[Set exercise] Every line in the listing below from the one with "doc.recompute()" through the one with "bpy.context.scene.collection.objects.link(empty)" is to be reproduced exactly, both ends included; leave out the rest.

%%

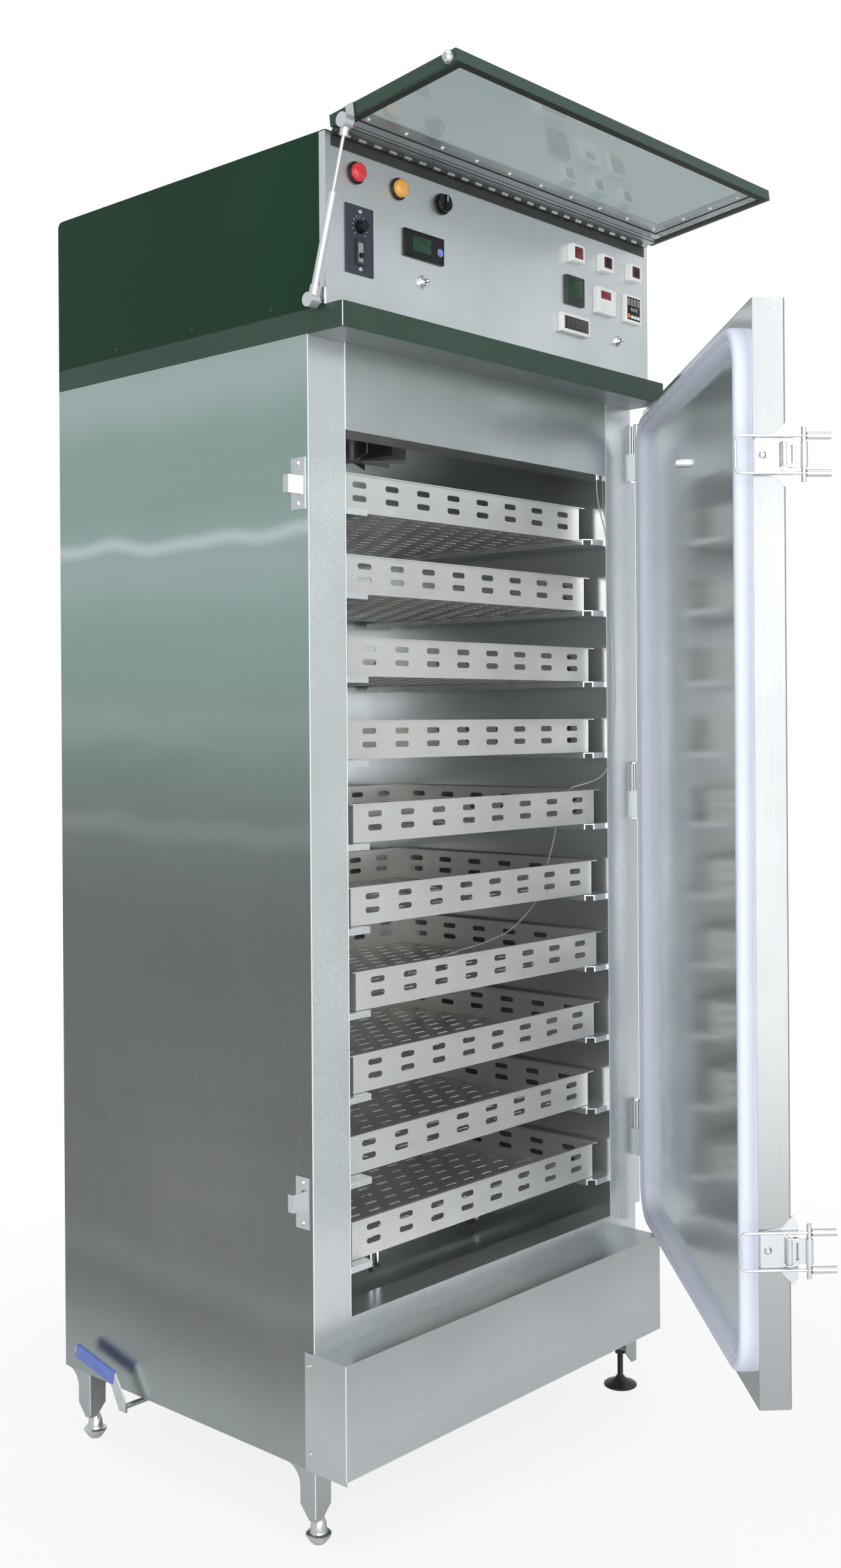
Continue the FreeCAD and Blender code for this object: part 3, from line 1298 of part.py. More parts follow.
socket_start = "-socket_radius"
socket_face = "stud_radius + strut_open_gap + 2"
lower_socket = cut(
    "lower_socket",
    fuse("lower_socket_solid", rod("lower_socket_cup", "x", (socket_start, "0", "0"), f"socket_radius + {socket_face}",
                                   "socket_radius"),
         rod("lower_socket_neck", "z", ("0", "0", "2"), "strut_tube_start + 6", "strut_tube + 1.5")),
    ball("lower_socket_seat", ("0", "0", "0"), "ball_radius + socket_clearance"),
    rod("lower_socket_mouth", "x", ("0", "0", "0"), "socket_radius + 5", "stud_radius + 1"),
    rod("lower_socket_bore", "z", ("0", "0", "strut_tube_start"), "20", "strut_tube"))
tube = cut("strut_tube_body",
           rod("strut_tube_solid", "z", ("0", "0", "strut_tube_start"), "strut_tube_length", "strut_tube"),
           rod("strut_tube_bore", "z", ("0", "0", "strut_tube_start + 30"), "strut_tube_length",
               "strut_rod_radius + pin_clearance"))
node("strut_cylinder", lean(group("strut_cylinder", lower_socket, tube)))
rod_start = "strut_tube_start + strut_tube_length - strut_rod_hidden"
node("strut_rod", lean(cut(
    "strut_rod",
    fuse("strut_rod_solid",
         rod("upper_socket_cup", "x", (socket_start, "0", strut_length), f"socket_radius + {socket_face}",
             "socket_radius"),
         rod("upper_socket_neck", "z", ("0", "0", f"{strut_length} - socket_radius - 9"), "socket_radius + 7",
             "strut_rod_radius + 3.5"),
         rod("piston_rod", "z", ("0", "0", rod_start), f"{strut_length} - socket_radius - 3 - ({rod_start})",
             "strut_rod_radius")),
    rod("upper_socket_seat", "x", ("-ball_radius", "0", strut_length), "socket_radius + 10", "ball_radius"))))
bracket_ball = ball("bracket_ball", (strut_x, "strut_low_back", "strut_low_level"), "ball_radius")
bracket_ball.Placement = Placement(Vector(), Rotation(Vector(0, 1, 0), 90))
node("strut_bracket", fuse(
    "strut_bracket",
    block("bracket_plate", (f"-({half_width}) - sheet_wall", f"-({half_width})"),
          ("strut_low_back - 12", "strut_low_back + 14"), (band_top, "strut_low_level + 18")),
    rod("bracket_stud", "x", (f"{strut_x} + 2", "strut_low_back", "strut_low_level"), "strut_out - 2", "stud_radius"),
    rod("bracket_nut", "x", (f"-({half_width}) - sheet_wall - 2.5", "strut_low_back", "strut_low_level"), "3",
        "stud_radius + 1.5"),
    bracket_ball))

# Fan: motor on the soffit, rotor under the liner's ceiling on one shaft

motor_low = soffit_top
node("fan_motor", cut(
    "fan_motor",
    fuse("motor_solid", rod("motor_can", "z", ("0", "fan_y", motor_low), "motor_height", "motor_radius"),
         rod("motor_flange", "z", ("0", "fan_y", motor_low), "4", "motor_radius + 12")),
    rod("motor_bore", "z", ("0", "fan_y", f"{motor_low} - 1"), "motor_height - 8", "fan_shaft + pin_clearance")))
rotor_top = "liner_ceiling - 12"
blades = []
for place in range(12):
    blade = block(f"fan_blade_{place}", ("14", "fan_radius"), ("-1", "1"), (f"{rotor_top} - fan_blade", rotor_top))
    blade.Placement = Placement(Vector(), Rotation(Vector(0, 0, 1), 30 * place))
    blade.setExpression("Placement.Base.x", bind(f"14 * cos({30 * place})"))
    blade.setExpression("Placement.Base.y", bind(f"fan_y + 14 * sin({30 * place})"))
    blades.append(blade)
node("fan_rotor", fuse(
    "fan_rotor", *blades,
    rod("fan_plate", "z", ("0", "fan_y", f"{rotor_top} - 2"), "2", "fan_radius"),
    rod("fan_hub", "z", ("0", "fan_y", f"{rotor_top} - fan_blade"), "fan_blade", "18"),
    rod("fan_axle", "z", ("0", "fan_y", f"{rotor_top} - fan_blade"),
        f"{motor_low} + motor_height - 12 - ({rotor_top}) + fan_blade", "fan_shaft")))

# Electrical units on the head's floor

node("electrics", group(
    "electrics",
    block("terminal_row", ("120", "260"), ("380", "410"), (soffit_top, f"{soffit_top} + 45")),
    block("contactor", ("-250", "-190"), ("360", "440"), (soffit_top, f"{soffit_top} + 85")),
    block("power_supply", ("-170", "-70"), ("370", "430"), (soffit_top, f"{soffit_top} + 60"))))


# Routes made of straight runs and tangent arcs

def routed(points, radius, label):
    """Tube along a route; each arc is as large as its two runs allow."""
    spots = [Vector(*point) for point in points]
    edges = []
    radii = []
    last = spots[0]
    for before, corner, after in zip(spots, spots[1:], spots[2:]):
        inward, outward = corner - before, after - corner
        turn = inward.getAngle(outward)
        trim = 0.45 * min(inward.Length, outward.Length)
        radii.append(trim / math.tan(turn / 2))
        back, ahead = inward.normalize() * -1, outward.normalize()
        start, end = corner + back * trim, corner + ahead * trim
        bisector = (back + ahead).normalize()
        depth = radii[-1] / math.cos(turn / 2) - radii[-1]
        edges.append(Part.LineSegment(last, start).toShape())
        edges.append(Part.Arc(start, corner + bisector * depth, end).toShape())
        last = end
    edges.append(Part.LineSegment(last, spots[-1]).toShape())
    path = Part.Wire(edges)
    first = (spots[1] - spots[0]).normalize()
    section = Part.Wire([Part.makeCircle(radius, spots[0], first)])
    solid = path.makePipeShell([section], True, False)
    expected = math.pi * radius ** 2 * path.Length
    print(f"{label}: {path.Length:.1f} mm long, radii {[round(item, 1) for item in radii]}, "
          f"volume {solid.Volume:.0f} of {expected:.0f}")
    return solid


def fitting(name, shape):
    """Feature that holds a routed tube."""
    feature = doc.addObject("Part::Feature", name)
    feature.Shape = shape
    feature.Placement = Placement()
    return feature


heater_y, heater_back = 120, 300
heater_x = value(half_opening)
level = value("heater_z")
element = fitting("heater_tube", routed(
    [(heater_x, heater_y, level), (-180, heater_y, level), (-180, heater_back, level), (heater_x, heater_back, level)],
    value("heater_radius"), "heater"))
flanges = [cut(f"heater_flange_{place}",
               rod(f"heater_disc_{place}", "x", (f"{half_opening} - 5", str(y), "heater_z"), "5", "heater_flange"),
               rod(f"heater_hole_{place}", "x", (f"{half_opening} - 6", str(y), "heater_z"), "7", "heater_radius"))
           for place, y in enumerate((heater_y, heater_back))]
probe = fuse(
    "level_probe",
    block("probe_bar", (f"-({half_opening})", "probe_x + 8"), ("probe_y - 8", "probe_y + 8"),
          ("probe_bracket", "probe_bracket + 3")),
    rod("probe_first", "z", ("probe_x", "probe_y", "probe_low"), "probe_bracket - probe_low + 1", "probe_radius"),
    rod("probe_second", "z", ("probe_x - 14", "probe_y", "probe_low - 4"), "probe_bracket - probe_low + 5",
        "probe_radius - 0.7"))
node("heater_element", group("heater_element", element, *flanges, probe))

# Drain: pipe from the pan to a quarter turn valve under the left side, lever outside

reach_down = "liner_floor - valve_z"
pipe = fuse(
    "drain_pipe",
    rod("drain_drop", "z", ("drain_x", "drain_y", "valve_z"), reach_down, "drain_radius"),
    rod("drain_run", "x", ("valve_x", "drain_y", "valve_z"), "drain_x - valve_x", "drain_radius"),
    ball("drain_first_elbow", ("drain_x", "drain_y", "valve_z"), "drain_radius"),
    ball("drain_second_elbow", ("valve_x", "drain_y", "valve_z"), "drain_radius"),
    rod("drain_feed", "y", ("valve_x", "drain_y", "valve_z"), "valve_y - drain_y + 46", "drain_radius"),
    rod("valve_body", "y", ("valve_x", "valve_y - 20", "valve_z"), "40", "valve_radius"),
    rod("valve_bonnet", "x", ("valve_x - valve_radius - 7", "valve_y", "valve_z"), "20", "7"))
node("drain_valve", cut(
    "drain_valve", pipe,
    rod("valve_stem_bore", "x", ("valve_x - valve_radius - 8", "valve_y", "valve_z"), "20",
        "drain_stem + pin_clearance"),
    rod("valve_outlet_bore", "y", ("valve_x", "valve_y + 22", "valve_z"), "30", "drain_radius - 2")))

crank = doc.addObject("PartDesign::Body", "drain_crank")
drawing = draw(crank, "drain_crank_outline", "YZ_Plane", "lever_x - 1.5")
outline(drawing, [
    ("valve_y - 8", "valve_z - 6"), ("valve_y + 8", "valve_z - 6"), ("valve_y + 30", "valve_z + 32"),
    ("valve_y + 52", "valve_z + 37"), ("valve_y + 48", "valve_z + 51"), ("valve_y + 19", "valve_z + 45"),
    ("valve_y - 8", "valve_z + 8")])
extrude(crank, "Pad", "drain_crank_plate", drawing, "3")
sleeve = doc.addObject("PartDesign::Body", "drain_sleeve")
drawing = draw(sleeve, "drain_sleeve_outline", "YZ_Plane", "lever_x - 3.5")
outline(drawing, [
    ("valve_y + 27", "valve_z + 30.6"), ("valve_y + 106", "valve_z + 47.4"),
    ("valve_y + 109", "valve_z + 64.5", "9.5"), ("valve_y + 23.5", "valve_z + 46.7")])
extrude(sleeve, "Pad", "drain_sleeve_block", drawing, "7")
node("drain_lever", fuse(
    "drain_lever", crank, sleeve,
    rod("drain_axle", "x", ("lever_x", "valve_y", "valve_z"), "valve_x - 4 - lever_x", "drain_stem")))

# Fittings: water inlet, cable gland, and the gland of the sensor lead under the top jamb

LEAD_GLAND = (292, 12)
inlet = cut(
    "water_inlet",
    fuse("inlet_solid",
         rod("inlet_pipe", "y", ("inlet_x", "liner_back - 8", "inlet_z"), "body_depth - liner_back + 8 + inlet_reach",
             "inlet_radius"),
         rod("inlet_flange", "y", ("inlet_x", "body_depth", "inlet_z"), "6", "inlet_radius + 6")),
    rod("inlet_bore", "y", ("inlet_x", "liner_back - 10", "inlet_z"), "body_depth - liner_back + 20 + inlet_reach",
        "inlet_radius - 2"))
cable_gland = fuse(
    "cable_gland",
    rod("gland_thread", "y", ("gland_x", "body_depth - 12", "gland_z"), "20", "gland_radius"),
    rod("gland_nut", "y", ("gland_x", "body_depth", "gland_z"), "10", "gland_radius + 4"),
    cone("gland_cap", "y", ("gland_x", "body_depth + 10", "gland_z"), "18", "gland_radius + 2", "gland_radius - 2"))
lead_gland = rod("lead_gland", "z", (str(LEAD_GLAND[0]), str(LEAD_GLAND[1]), "opening_top - lead_gland_length"),
                 "lead_gland_length", "lead_gland_radius")
node("supply_fittings", group("supply_fittings", inlet, cable_gland, lead_gland))

# Sensor lead: hangs before the right stile, then runs down through slots of two trays

LEAD_ROUTE = (
    (292, 12, 1494), (292, 12, 1479), (292.8, 11, 1462), (294.5, 7, 1440), (296.5, -3, 1405), (299.5, -5.5, 1375), (304, -5, 1340),
    (309, -4, 1295), (313.5, -4.5, 1245), (316, -4, 1195), (316.5, -4.5, 1150), (315, -4, 1110), (310, -4.5, 1072),
    (301, -5, 1040), (286, -6, 1017), (262, -4, 1006), (236, 3, 1000), (224, 20, 995), (227, 40, 972),
    (238, 59, 948), (240, 60, 932), (234, 60.5, 908), (223, 61, 882), (212, 64, 852), (203, 66, 824), (180, 61, 806), (150, 60, 788),
    (115, 60, 771), (80, 58, 765), (40, 57, 759), (0, 55, 757), (-40, 54, 753), (-78, 56, 743), (-108, 62, 727),
    (-135, 72, 713.5), (-165, 84, 709.5),
)
node("sensor_lead", fitting("sensor_lead", routed(LEAD_ROUTE, value("lead_radius"), "lead")))

# Checks and export

doc.recompute()
problems = [f"{item.Name}: {item.State}" for item in doc.Objects if {"Invalid", "Error"} & set(item.State)]
for piece in nodes:
    if piece.Shape.isNull() or not piece.Shape.isValid() or not piece.Shape.Solids:
        problems.append(f"{piece.Label}: bad shape")
if problems:
    raise SystemExit("\n".join(problems))
for piece in nodes:
    piece.Shape.exportStep(f"parts/{piece.Label}.step")
box = Part.makeCompound([piece.Shape for piece in nodes]).BoundBox
print(f"{len(nodes)} sub-parts, {sum(len(piece.Shape.Solids) for piece in nodes)} solids, {box}")
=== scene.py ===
"""Looks of a steam cabinet with ten slotted trays, a sealed door and a lidded control head."""

import logging
import math
from collections.abc import Sequence
from dataclasses import dataclass
from enum import Enum

import bpy
from mathutils import Matrix, Vector


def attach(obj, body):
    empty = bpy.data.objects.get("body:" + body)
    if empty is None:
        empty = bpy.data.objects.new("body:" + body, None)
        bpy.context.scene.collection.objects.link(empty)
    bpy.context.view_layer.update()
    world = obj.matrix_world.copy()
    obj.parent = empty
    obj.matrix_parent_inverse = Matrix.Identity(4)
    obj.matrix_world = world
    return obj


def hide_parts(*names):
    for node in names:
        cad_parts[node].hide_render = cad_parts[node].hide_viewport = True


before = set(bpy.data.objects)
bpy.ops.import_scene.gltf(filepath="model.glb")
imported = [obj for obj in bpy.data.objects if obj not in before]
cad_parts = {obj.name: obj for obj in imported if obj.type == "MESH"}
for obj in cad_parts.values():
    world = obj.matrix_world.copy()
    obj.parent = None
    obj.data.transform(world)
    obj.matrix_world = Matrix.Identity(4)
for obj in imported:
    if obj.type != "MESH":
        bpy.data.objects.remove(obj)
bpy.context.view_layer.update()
LOG = logging.getLogger("steam_cabinet")

Spot = tuple[float, float, float]
Colour = tuple[float, float, float]
Steps = Sequence[tuple[float, float]]
Piece = bpy.types.Object
Socket = bpy.types.NodeSocket
Node = bpy.types.Node
Tree = bpy.types.NodeTree
Sockets = dict[str, Socket]
Feeds = dict[str | int, object]

WHITE = (1, 1, 1, 1)
# Colour of the light wavy bands: painted reflection on the side sheet.
PAINTED_REFLECTION_LIGHT = (0.72, 0.78, 0.78)
LEAST_ROUGH = 0.02
COAT_ROUGH = 0.08
TO_FRONT = (0, -1, 0)
ORIGIN = (0, 0, 0)
BODY_TOP = 1.618
PANEL_FACE = -0.036
PANEL_LEVEL = 1.652
JOIN_DISTANCE = 0.000005


class Grain(Enum):
    """Direction of the brush lines on a sheet, as a stretch of its texture."""

    ALONG_X = (1.6, 110.0, 110.0)
    ALONG_Y = (110.0, 1.6, 110.0)
    ALONG_Z = (110.0, 110.0, 1.6)
    NONE = (30.0, 30.0, 30.0)


class Facing(Enum):
    """Side that a turned piece points to, as a rotation of its own axis."""

    FRONT = (math.pi / 2, 0.0, 0.0)
    LEFT = (0.0, -math.pi / 2, 0.0)
    RIGHT = (0.0, math.pi / 2, 0.0)
    UP = (0.0, 0.0, 0.0)
    DOWN = (math.pi, 0.0, 0.0)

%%

[The output]
doc.recompute()
problems = [f"{item.Name}: {item.State}" for item in doc.Objects if {"Invalid", "Error"} & set(item.State)]
for piece in nodes:
    if piece.Shape.isNull() or not piece.Shape.isValid() or not piece.Shape.Solids:
        problems.append(f"{piece.Label}: bad shape")
if problems:
    raise SystemExit("\n".join(problems))
for piece in nodes:
    piece.Shape.exportStep(f"parts/{piece.Label}.step")
box = Part.makeCompound([piece.Shape for piece in nodes]).BoundBox
print(f"{len(nodes)} sub-parts, {sum(len(piece.Shape.Solids) for piece in nodes)} solids, {box}")
=== scene.py ===
"""Looks of a steam cabinet with ten slotted trays, a sealed door and a lidded control head."""

import logging
import math
from collections.abc import Sequence
from dataclasses import dataclass
from enum import Enum

import bpy
from mathutils import Matrix, Vector


def attach(obj, body):
    empty = bpy.data.objects.get("body:" + body)
    if empty is None:
        empty = bpy.data.objects.new("body:" + body, None)
        bpy.context.scene.collection.objects.link(empty)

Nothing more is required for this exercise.